As neat and whimsical as that is, it’s debated. Others claim to have invented the modern game, notably in Scotland. Experts simply can’t really decide… sorry.
“I think the truth is that it emerges from a kind of mixture of people and places,” Taylor said. “So, yeah, it’s a chaotic and complicated picture.”
Now, though, the global game is governed by FIFA. It is they who are organizing the World Cup this summer and who are trying to grow the sport in every which direction.
The money involved is astronomical, with the sport a commercial beast that has more political sway than most nations. But strip it all away, and the Beautiful Game itself hasn’t changed anywhere near as much. After all, it’s still 22 people running around trying to score.

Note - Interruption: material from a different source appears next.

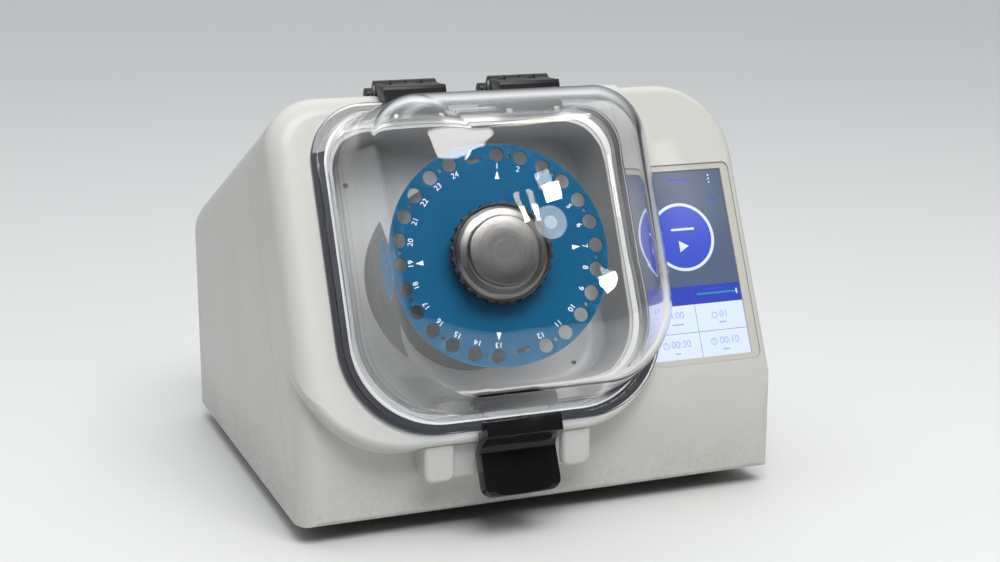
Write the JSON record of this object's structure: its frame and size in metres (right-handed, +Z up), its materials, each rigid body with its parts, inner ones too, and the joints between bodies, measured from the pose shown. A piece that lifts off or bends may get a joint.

And it’s that simple essence of the game that initially made it spread throughout the world, somewhat off the back of the British Empire and trade routes that helped disseminate the word of soccer.
While the British were important in the spread of the game, Taylor says its far more complex than that.
“One way of understanding the way in which the sport spread is a kind of openness and cosmopolitanism,” Taylor said, explaining that those who helped spread the game did so to be associated with a new frontier.
“These are fairly cosmopolitan, mobile people for whom football represents a sense of Britishness, but a kind of Britishness which is also very modern. To start a football club is kind of to associate yourself with this, this kind of very modern world and football represented that.
“That’s one of the reasons, apart from the fact that it’s an easy game to develop and a very fun game to play, that football spread so widely.”
So there you have it, a crash course in soccer and the World Cup. Now that you have the basics, it’s time to get watching.
The first game between co-host Mexico and South Africa kicks off on June 11 and the final isn’t until July 19. You’ve got 104 chances to watch a game in between those bookmarks and you now have no excuse not to.